His gaze is piercing. His face has a strange expression, a kind of compassionate smile, but tinged with wrathfulness. His smile is a challenge. We can say that it symbolizes the union of compassion (the smile) and wisdom (the wrathful gaze), but that does not explain it away. This wrathful smile is a key to understanding Padmasambhava. It is mysterious and unfathomable. Sometimes when his visualization dissolves I am left with the after-image of that dangerous smile, hanging in the sky like an Enlightened version of the Cheshire Cat. But, if Padmasambhava is a cat at all, he is a leopard or tiger of the Dharma.

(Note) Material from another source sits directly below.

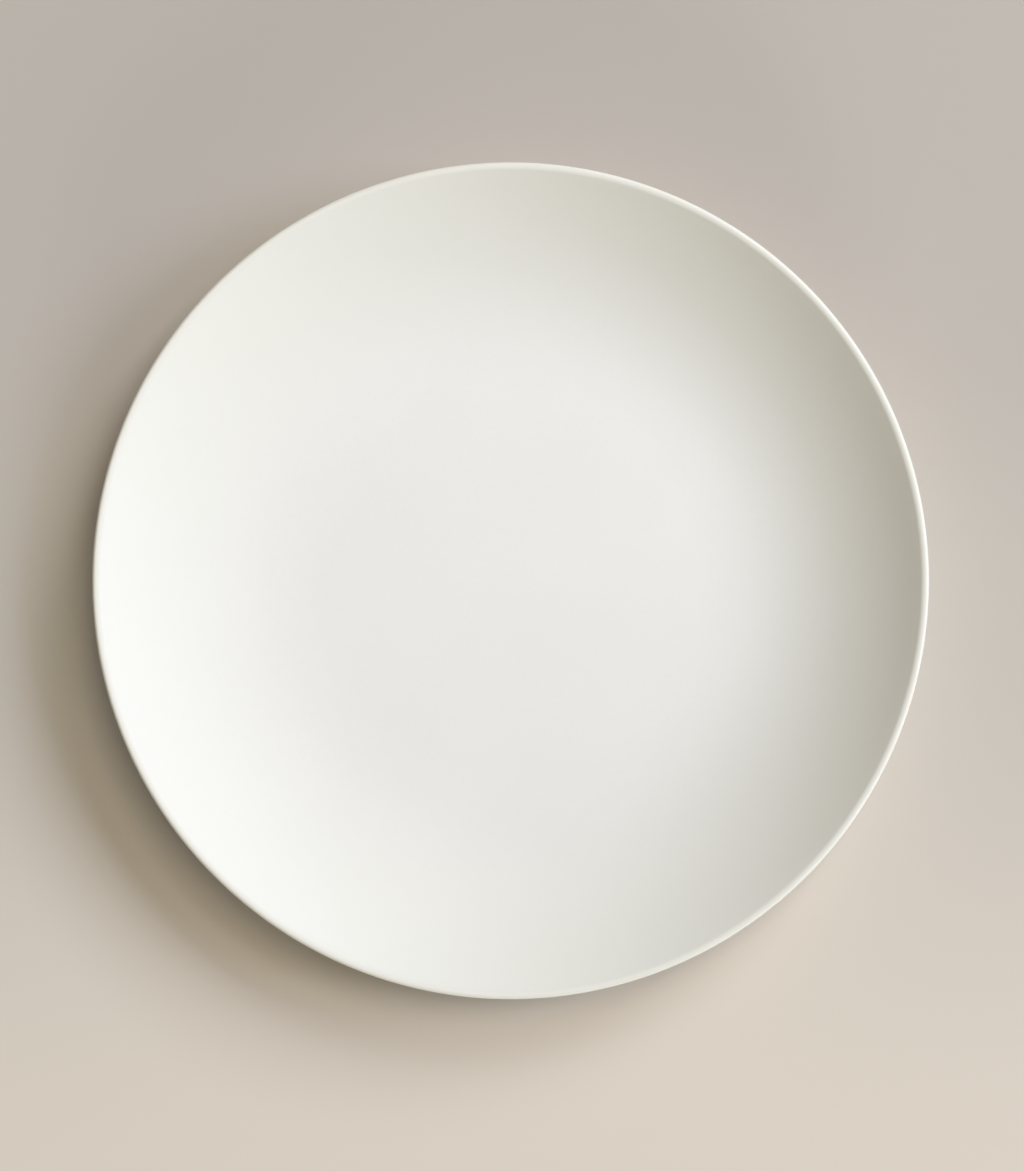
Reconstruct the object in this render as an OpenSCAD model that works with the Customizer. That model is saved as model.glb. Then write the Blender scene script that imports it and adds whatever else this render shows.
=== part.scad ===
// Coupe dinner plate: a flat well that sweeps up in one curve to a rounded lip, on a low foot ring.
// The fired clay is glazed all over but for the wiped tip of the foot ring.
// Sizes are in millimetres. The origin is on the table, in the middle of the plate.

/* [Plate] */
// Diameter over the lip
plate_d = 270; // [254:1:290]
// Height from the table to the top of the lip
plate_h = 28; // [25:0.5:32]
// Thickness of the floor, glaze included
floor_t = 5; // [4:0.1:6]

/* [Face] */
// Diameter of the flat well
well_d = 124; // [108:1:136]
// Width of the gentle shoulder round the well
shoulder_w = 15; // [10:0.5:20]
// Rise of the face across the shoulder
shoulder_rise = 0.45; // [0.2:0.05:0.6]

/* [Lip] */
// Radius of the lip where it turns over from the face
lip_in_r = 3; // [2.2:0.1:3.6]
// Radius of the lip's outer edge
lip_out_r = 1.5; // [1.2:0.1:1.8]

/* [Underside] */
// How far outside the well the outer curve leaves the plane of the base
spring_past_well = 6; // [4:0.5:8]

/* [Foot ring] */
// How far outside the well the foot ring reaches at the table, before its edges are rounded
foot_past_well = 16; // [14:0.5:20]
// Width of the foot ring at the table, before its edges are rounded
foot_w = 4.2; // [3.8:0.1:5.5]
// Height of the base above the table
foot_h = 3; // [2.8:0.1:4]
// Draft of the foot ring's two sides, in degrees
foot_draft = 15; // [8:1:20]
// Radius of the two edges that the ring stands on
foot_edge_r = 0.8; // [0.4:0.1:1]
// Radius of the fillet where the ring joins the outer curve
root_out_r = 2; // [1.2:0.1:2.2]
// Radius of the fillet where the ring joins the base
root_in_r = 1.6; // [1:0.1:1.7]

/* [Glaze] */
// Thickness of the glaze
glaze_t = 0.4; // [0.3:0.05:0.45]
// Height of the line on the foot ring where the glaze is wiped off
glaze_line_h = 1; // [0.95:0.05:1.1]

/* [Hidden] */

// Steps round the plate
turn_steps = 240;
// How far a chord may lie from its arc
curve_tol = 0.004;

plate_r = plate_d / 2;
well_r = well_d / 2;
foot_r = well_r + foot_past_well;
well_z = foot_h + floor_t;

// Slopes are angles from the horizontal. The shoulder starts level with the well.
shoulder_slope = 2 * atan(shoulder_rise / shoulder_w);
shoulder_r = shoulder_w / sin(shoulder_slope);
shoulder_c = [well_r, well_z + shoulder_r];
shoulder_end = on_arc(shoulder_c, shoulder_r, shoulder_slope - 90);

// The lip is two arcs, one above the other, that meet at the crest.
lip_in_c = [plate_r - lip_out_r, plate_h - lip_in_r];
lip_out_c = [plate_r - lip_out_r, plate_h - lip_out_r];

// The sweep of the wall leaves the shoulder smoothly and touches the lip's inner arc.
sweep_up = heading(shoulder_slope + 90);
sweep_span = shoulder_end - lip_in_c;
sweep_r = (sweep_span * sweep_span - lip_in_r ^ 2) / (2 * (lip_in_r - sweep_span * sweep_up));
sweep_c = shoulder_end + sweep_r * sweep_up;
wall_slope = slope_at(sweep_c, lip_in_c);

// The outer curve leaves the base plane smoothly and touches the lip's outer arc from inside.
spring = [well_r + spring_past_well, foot_h];
under_span = spring - lip_out_c;
under_r = (under_span * under_span - lip_out_r ^ 2) / (2 * (plate_h - foot_h - 2 * lip_out_r));
under_c = spring + [0, under_r];
under_slope = slope_at(under_c, lip_out_c);

// The outer root fillet touches the outer curve and the ring's outer side.
side_up = heading(90 - foot_draft);
root_line = [foot_r, 0] + root_out_r * heading(-foot_draft) - under_c;
root_rise = -root_line * side_up
    - sqrt((root_line * side_up) ^ 2 - root_line * root_line + (under_r + root_out_r) ^ 2);
root_out_c = under_c + root_line + root_rise * side_up;
root_slope = slope_at(under_c, root_out_c);

// The inner root fillet touches the base plane and the ring's inner side.
foot_in_r = foot_r - foot_w;
root_in_z = foot_h - root_in_r;
root_in_c = [foot_in_r - (root_in_r + root_in_z * sin(foot_draft)) / cos(foot_draft), root_in_z];

// The clay's sides lie under the glaze, and its two standing edges are rounded.
clay_inset = glaze_t / cos(foot_draft);
edge_inset = clay_inset + foot_edge_r * (1 - sin(foot_draft)) / cos(foot_draft);
edge_out_c = [foot_r - edge_inset, foot_edge_r];
edge_in_c = [foot_in_r + edge_inset, foot_edge_r];

// A step of length 1 at an angle from the radius
function heading(angle) = [cos(angle), sin(angle)];

function on_arc(centre, radius, angle) = centre + radius * heading(angle);

// Slope of an arc round the centre, where it passes under or touches a point
function slope_at(centre, point) = 90 + atan2(point.y - centre.y, point.x - centre.x);

// Points along an arc, without its last one, where the next stretch starts
function arc(centre, radius, from, to) =
    let (steps = ceil(abs(to - from) / (2 * acos(1 - curve_tol / radius))))
    [for (i = [0 : steps - 1]) on_arc(centre, radius, from + (to - from) * i / steps)];

function backwards(points) = [for (i = [len(points) - 1 : -1 : 0]) points[i]];

// Face, lip, outer curve and outer side of the ring, at a depth below the finished surface
function outer_side(depth) =
    let (line_h = glaze_line_h + glaze_t - depth) [
        [0, well_z - depth],
        each arc(shoulder_c, shoulder_r + depth, -90, shoulder_slope - 90),
        each arc(sweep_c, sweep_r + depth, shoulder_slope - 90, wall_slope - 90),
        each arc(lip_in_c, lip_in_r - depth, wall_slope + 90, 90),
        each arc(lip_out_c, lip_out_r - depth, 90, under_slope - 90),
        each arc(under_c, under_r - depth, under_slope - 90, root_slope - 90),
        each arc(root_out_c, root_out_r + depth, root_slope + 90, 180 - foot_draft),
        on_arc(root_out_c, root_out_r + depth, 180 - foot_draft),
        [foot_r + line_h * tan(foot_draft) - depth / cos(foot_draft), line_h]
    ];

// Inner side of the ring and the base, at a depth below the finished surface
function base_side(depth) =
    let (line_h = glaze_line_h + glaze_t - depth) [
        [foot_in_r - line_h * tan(foot_draft) + depth / cos(foot_draft), line_h],
        each arc(root_in_c, root_in_r + depth, foot_draft, 90),
        [root_in_c.x, foot_h + depth],
        [0, foot_h + depth]
    ];

// Bare tip of the ring, from its outer edge to its inner one
function foot_tip() = [
    each arc(edge_out_c, foot_edge_r, -foot_draft, -90),
    [edge_out_c.x, 0],
    each arc(edge_in_c, foot_edge_r, -90, foot_draft - 180),
    on_arc(edge_in_c, foot_edge_r, foot_draft - 180)
];

module turned(section) {
    rotate_extrude($fn = turn_steps) polygon(section);
}

module clay_body() {
    color("#D8CBB6") turned(concat(outer_side(glaze_t), foot_tip(), base_side(glaze_t)));
}

module face_glaze() {
    color("#EBEAE4") turned(concat(outer_side(0), backwards(outer_side(glaze_t))));
}

module base_glaze() {
    color("#E6E4DC") turned(concat(base_side(0), backwards(base_side(glaze_t))));
}

clay_body();
face_glaze();
base_glaze();
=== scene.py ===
"""A coupe dinner plate in satin white glaze, seen from straight above on a plain warm floor.

Sizes are in metres, in the plate's own frame: +Z up, with the origin on the table under the
middle of the plate. Colours are in linear light. The plate is three skins turned about Z: the
clay, the glaze over its face and outside, and the glaze inside its foot ring.

In the names of sizes, _r is a radius, _h or _z a height, _t a thickness, _w a width and _c the
centre of an arc.
"""

import math

import bpy
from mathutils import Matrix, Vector


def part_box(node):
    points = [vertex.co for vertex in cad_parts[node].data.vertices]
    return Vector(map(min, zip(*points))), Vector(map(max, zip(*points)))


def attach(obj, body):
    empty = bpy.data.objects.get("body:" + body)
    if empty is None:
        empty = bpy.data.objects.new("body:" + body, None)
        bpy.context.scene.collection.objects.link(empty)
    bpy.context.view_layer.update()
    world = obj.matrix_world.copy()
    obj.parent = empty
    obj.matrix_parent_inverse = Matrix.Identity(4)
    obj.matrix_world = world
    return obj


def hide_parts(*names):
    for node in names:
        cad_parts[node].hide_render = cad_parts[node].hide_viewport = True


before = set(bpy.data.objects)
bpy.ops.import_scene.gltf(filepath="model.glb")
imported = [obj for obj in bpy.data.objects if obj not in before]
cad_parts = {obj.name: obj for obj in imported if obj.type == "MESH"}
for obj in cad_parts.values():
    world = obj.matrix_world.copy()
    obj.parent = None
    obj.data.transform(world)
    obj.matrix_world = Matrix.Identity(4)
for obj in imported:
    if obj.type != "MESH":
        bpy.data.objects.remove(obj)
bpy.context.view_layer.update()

# Sizes that the solids give
face_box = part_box("face_glaze")
plate_r = face_box[1].x
plate_h = face_box[1].z
glaze_line_h = face_box[0].z
glaze_t = plate_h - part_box("clay_body")[1].z
foot_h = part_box("base_glaze")[1].z - glaze_t

# Sizes of the face, from the middle to the lip
floor_t = 0.005
well_r = 0.062
shoulder_w = 0.015
shoulder_rise = 0.00045

# Sizes of the lip: an arc towards the face, and two round the outer edge, where the solids have
# one of 1.5 mm. The lower one keeps the underside as the solids have it.
lip_in_r = 0.003
lip_out_r = 0.0011
lip_under_r = 0.0023

# Sizes of the underside and the foot ring
spring_past_well = 0.006
foot_past_well = 0.016
foot_w = 0.0042
foot_draft = math.radians(15)
foot_edge_r = 0.0008
root_out_r = 0.002
root_in_r = 0.0016
foot_r = well_r + foot_past_well
foot_in_r = foot_r - foot_w

# Waves that the sponge leaves in the glaze line: how many go round the foot, and how high each
# is. The lines outside and inside the ring have the same waves, begun at different angles.
LINE_WAVES = ((3, 0.00007), (8, 0.00005), (19, 0.00002))
OUTER_PHASE = 0.4
INNER_PHASE = 1.7

# Angles in a section, from the radius
DOWN = -math.pi / 2
UP = math.pi / 2

# Steps of the turned meshes: how many in a full turn, how wide an arc's may be, how long any may
# be, and how many round the edge of a coat
TURN_STEPS = 360
ARC_STEP = math.radians(6)
SPAN_STEP = 0.003
BEAD_STEPS = 8

# The picture: how much of its height the plate takes, where its middle lies on the plate, and the
# lens and the sensor in millimetres
PLATE_SHARE = 0.7146
PICTURE_MIDDLE = (0.00048, -0.00152)
LENS = 85
SENSOR = 36

# How far off the lamps hang, where the floor starts to fade, and where it ends
LAMP_AWAY = 5.0
FLOOR_FADE_FROM = 0.4
FLOOR_REACH = 2.0


def heading(angle):
    """A step of length 1 at an angle from the radius."""
    return Vector((math.cos(angle), math.sin(angle)))


def slope_at(centre, point):
    """Slope of an arc round the centre, where it passes under or touches a point."""
    return UP + math.atan2(point.y - centre.y, point.x - centre.x)


def arc(centre, radius, start, end):
    """Points along an arc, without its last one, where the next stretch starts."""
    turn = abs(end - start)
    steps = math.ceil(max(turn / ARC_STEP, turn * radius / SPAN_STEP))
    return [centre + radius * heading(start + (end - start) * i / steps) for i in range(steps)]


def span(start, end):
    """Points along a straight stretch, without its last one."""
    steps = math.ceil((end - start).length / SPAN_STEP)
    return [start.lerp(end, i / steps) for i in range(steps)]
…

His body is adorned with what are called his three vajras: a white om at his forehead, a fiery red ah at his throat, and a deep-blue hum at his heart. They are like three special concentrations of Padmasambhava's immense spiritual power. It is from them that, if one is ready to run the gauntlet of the blue sky and dare that dangerous smile, one will receive the Precious Guru's initiation, be empowered with both mundane siddhis and the supreme siddhi of Enlightenment itself, and become a king or queen of the Dharma.